CASTELLÓ. Lunes, 28 de abril: un día cualquiera que abre una nueva semana de primavera. Las alarmas suenan deseando ser apagadas, las cocinas se impregnan con el aroma del café y las calles se llenan de personas que, entre bostezos, posponen la alarma con ese clásico “cinco minutos más y me levanto”.
La mañana transcurre con la rutina de siempre con las mismas personas desayunando en el bar de la esquina, los mismos pasos apurados hacia el trabajo… Son las 12:00 y el reloj de la Puerta del Sol marca la hora con su repique habitual, sin que nadie pudiera imaginar que, media hora después, todo cambiaría.
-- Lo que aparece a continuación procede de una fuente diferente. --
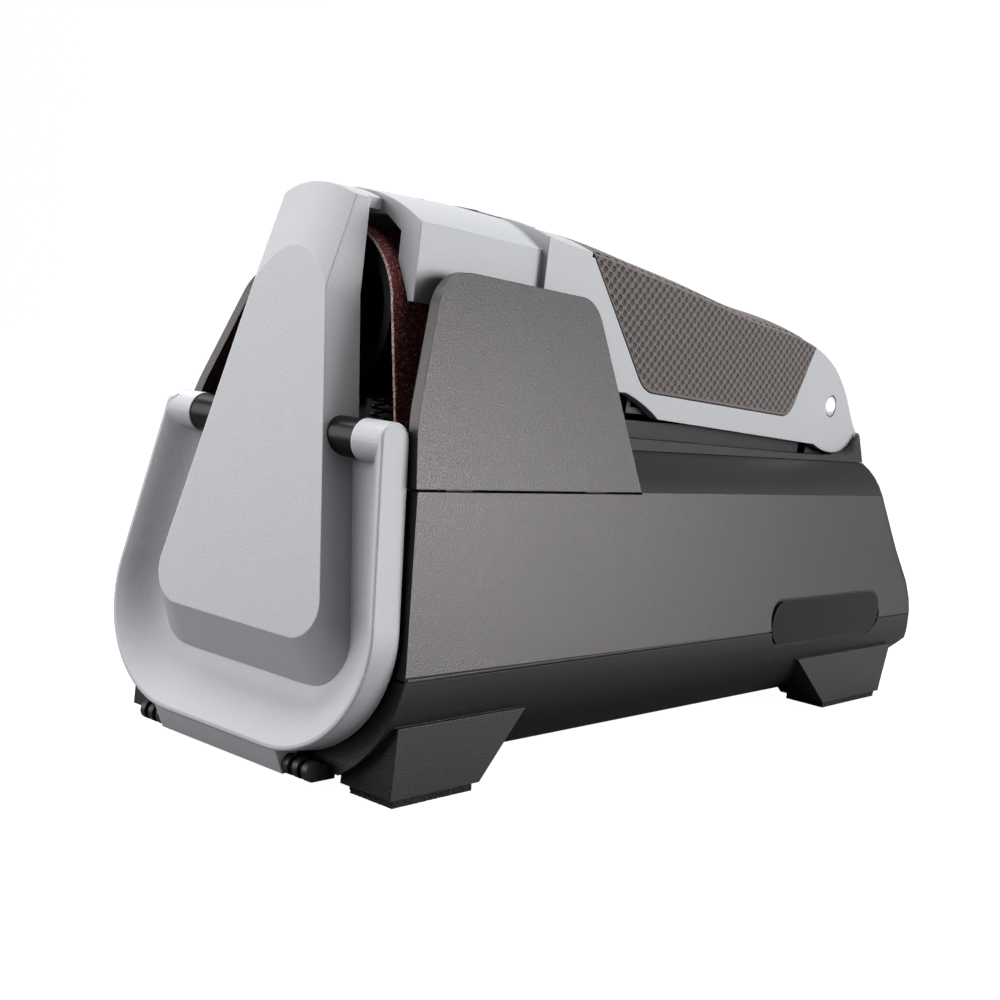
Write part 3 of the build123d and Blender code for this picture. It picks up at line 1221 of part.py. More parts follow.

A las 12:30, el ambiente se inunda de desconcierto con las luces apagadas, los ordenadores sin funcionar, la radio enmudecida y unos murmullos cesantes. La confusión se dibuja en los rostros. Nadie entiende qué está ocurriendo. Los mensajes de “cariño, en un rato voy a casa a comer” y las llamadas preguntando “¿a qué hora vuelves?” se ven interrumpidos por un apagón que transforma un lunes cualquiera en un día caótico.
Trabajadores abandonan sus comercios buscando respuestas. Las conversaciones crecen en volumen y ansiedad. El miedo se apodera de las calles cuando aparece el primer titular: “Apagón en todo el país: España se queda sin corriente eléctrica”. Los instintos primarios se activan. Las personas corren a los supermercados en busca de agua y alimentos básicos, como si el apagón marcara el inicio de una catástrofe mayor. Los locales comienzan a cerrar. Los colegios adelantan la salida de los alumnos. Las calles, esta vez, se llenan de gente deseando volver a casa.
Es mediodía, pero las cocinas no funcionan. Los trenes han dejado de circular. Equipos de emergencia y seguridad trabajan a contrarreloj: rescatan a personas atrapadas en ascensores, ayudan a mayores a volver a sus hogares, y enfrentan un tráfico totalmente desbordado. Cinco horas después, sigue sin haber respuestas. Tampoco hay tranquilidad. La vida parece haberse detenido.
Entonces, a las 17:30, suenan de nuevo las campanas. Y con ellas, un destello de esperanza: las luces se encienden, los móviles se reconectan, y la normalidad comienza, tímidamente, a regresar. Pero como en todo buen relato, el conflicto aún no termina. Muchas ciudades siguen a oscuras, las calles están desiertas y muchas personas no han logrado contactar con sus seres queridos. Periódicos y medios informativos intentan mantener la esperanza, pero el desconcierto persiste.
La noche cae más oscura que nunca. Sin saber qué ha pasado, miles se encierran en sus casas como si vivieran una cuarentena invisible. Otros, sin poder volver, duermen en estaciones de tren. Las velas iluminan los hogares, como en tiempos antiguos. Y por un momento, el país olvida que vive en el siglo XXI… para recordar el XVIII.